Scrape Configuration

Prometheus Operator is a popular Kubernetes operator for managing Prometheus and related monitoring components. A common way to set up scrape targets is by creating the ServiceMonitor resource, which specifies which services (and ports) to scrape for application metrics.

CAP Operator can automatically create ServiceMonitor resources targeting the services created for version workloads. The following sample shows how to configure this.

kind: CAPApplicationVersion
metadata:
  namespace: demo
  name: cav-demo-app-1
spec:
  workloads:
    - name: backend
      deploymentDefinition:
        ports:
          - appProtocol: http
            name: metrics-port
            networkPolicy: Cluster
            port: 9000
        monitoring:
          deletionRules:
            expression: scalar(sum(avg_over_time(current_sessions{job="cav-demo-app-1-backend-svc",namespace="demo"}[2h]))) <= bool 5
          scrapeConfig:
            interval: 15s
            path: /metrics
            port: metrics-port

With this configuration, CAP Operator creates a ServiceMonitor targeting the workload service.

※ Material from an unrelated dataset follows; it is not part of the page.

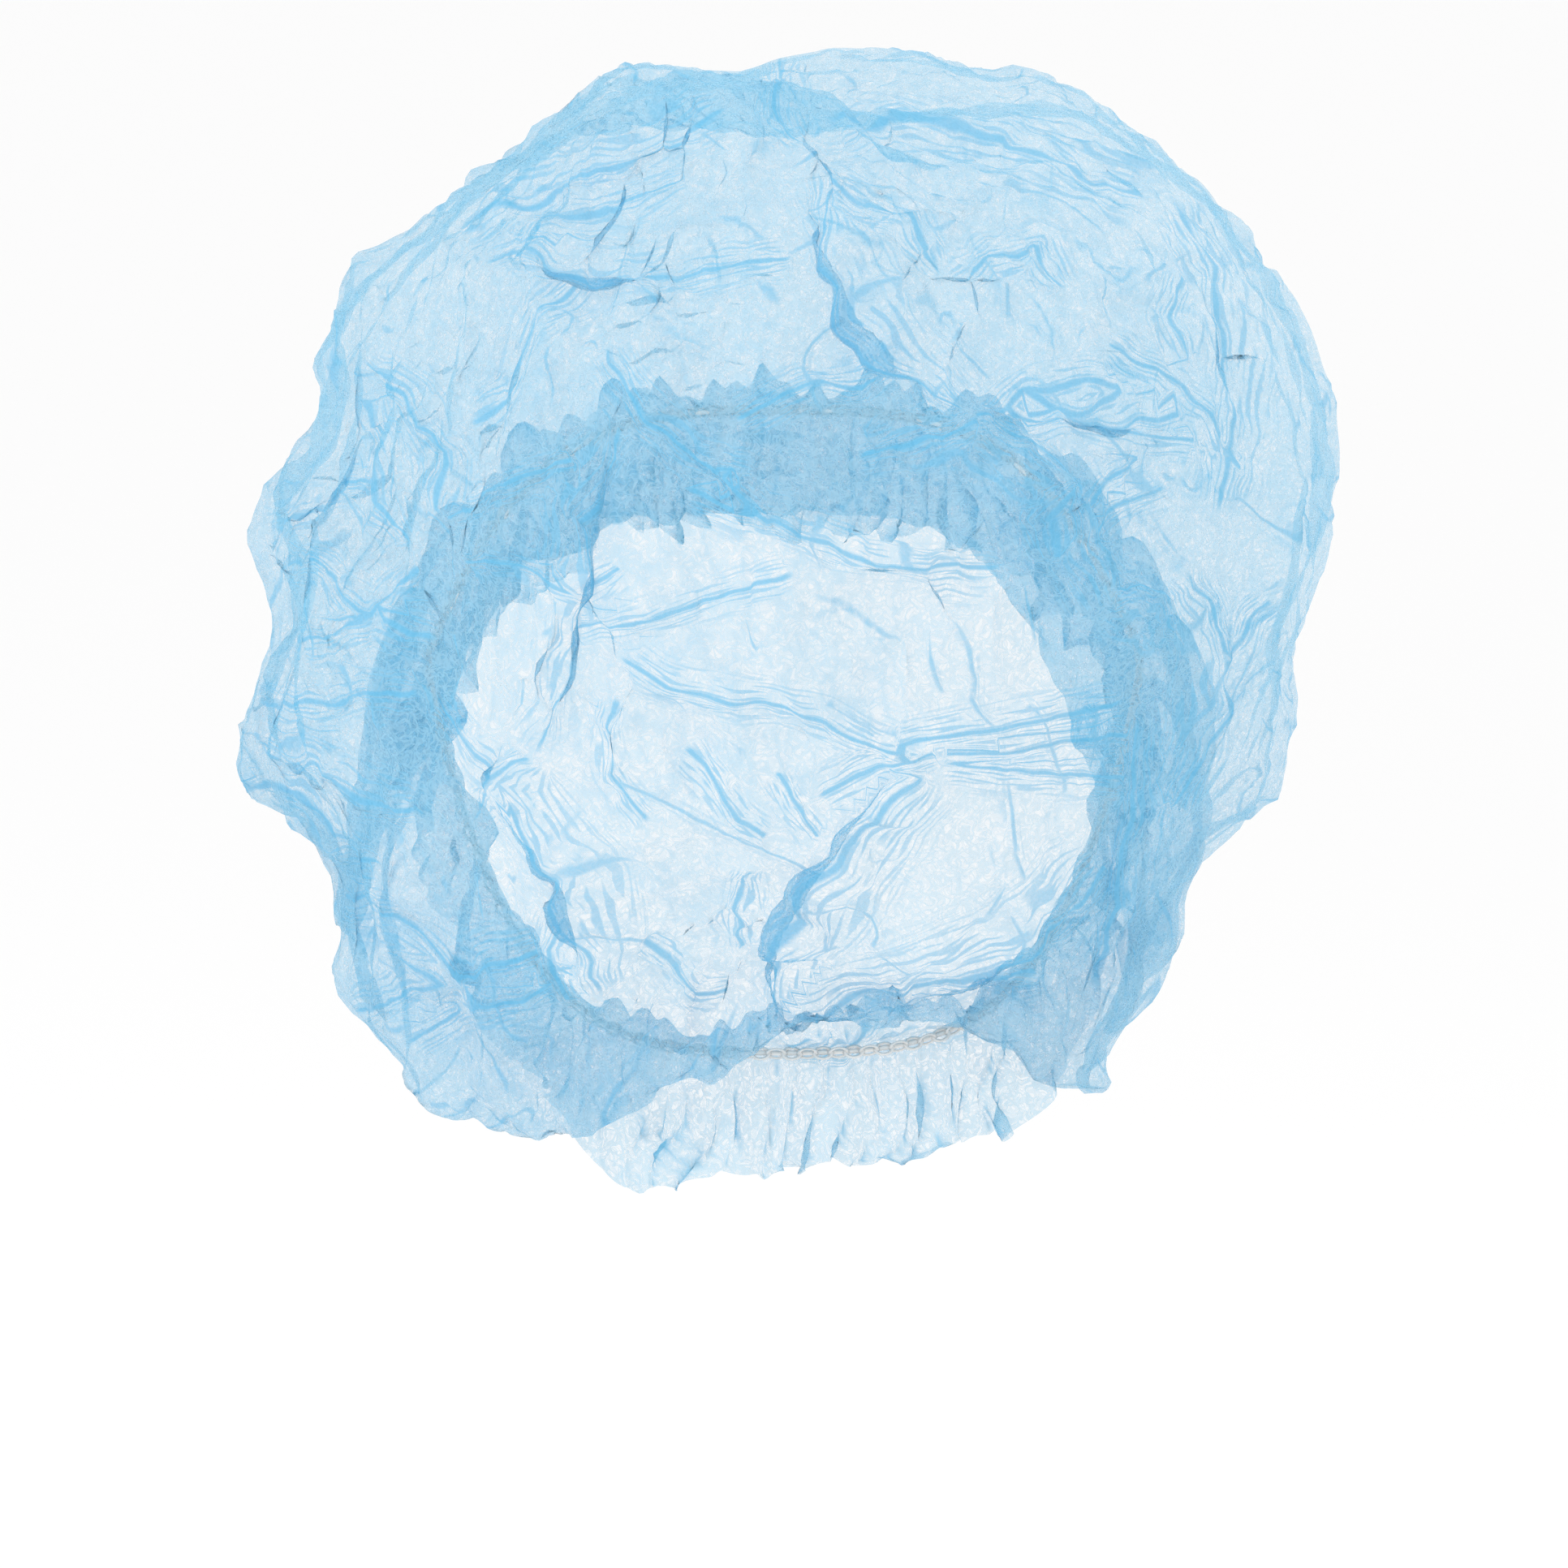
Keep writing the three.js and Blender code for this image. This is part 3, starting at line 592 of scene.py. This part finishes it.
def frill_shapes(grid, normals, turns, down):
    """The frill's ruffles, which lean over one another, and the uneven line of its cut edge."""
    fall = np.clip((down - (down[-1] - FRILL_LENGTH)) / FRILL_LENGTH, 0, 1)
    sideways = np.stack([np.cos(turns), np.sin(turns), 0 * turns], axis=1)
    wave = np.zeros((len(down), len(turns)))
    lean = np.zeros_like(wave)
    uneven = np.zeros_like(wave)
    for row, share in enumerate(fall):
        if share <= 0:
            continue
        for k, t in enumerate(turns):
            place = Vector((math.cos(t) * 3, math.sin(t) * 3, share * 1.6))
            phase = t * RUFFLES + 5.5 * noise.noise(place) + share * 1.8
            swell = 0.75 + 0.9 * noise.noise(place * 1.7 + Vector((4, 4, 4)))
            wave[row, k] = math.sin(phase) * swell
            wave[row, k] += 0.35 * math.sin(t * RUFFLES * 2.3 + 6 * noise.noise(place * 1.4))
            lean[row, k] = math.sin(2 * phase + 0.6) * swell
            uneven[row, k] = noise.noise(place * 1.6 + Vector((1, 1, 4)))
    share = fall[:, None] ** 0.5
    grid += normals * (share * wave * RUFFLE_HEIGHT)[..., None]
    grid += sideways[None] * (share * lean * RUFFLE_LEAN)[..., None]
    grid[..., 2] += fall[:, None] * (uneven * 7 + wave * 1.2 + 1) * MM
    return grid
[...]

The scrapeConfig.port must match the name of one of the ports specified on the workload.

Evaluating CAPApplicationVersions for cleanup

At specified intervals (controlled by the controller environment variable METRICS_EVAL_INTERVAL), CAP Operator selects versions as candidates for evaluation.

  • Only versions for CAPApplications with the annotation sme.sap.com/enable-cleanup-monitoring are considered.
  • Versions with a spec.version higher than the highest Ready version are excluded from evaluation. If no version has Ready status, no versions are evaluated.
  • Versions linked to a CAPTenant are excluded. This includes versions referenced by the following CAPTenant fields:
    • status.currentCAPApplicationVersionInstance — the tenant’s current version.
    • spec.version — the version a tenant is upgrading to.

Workloads from the identified versions are then evaluated against their deletionRules. Workloads without deletionRules are automatically eligible for cleanup. All deployment workloads of a version must satisfy the evaluation criteria for the version to be deleted.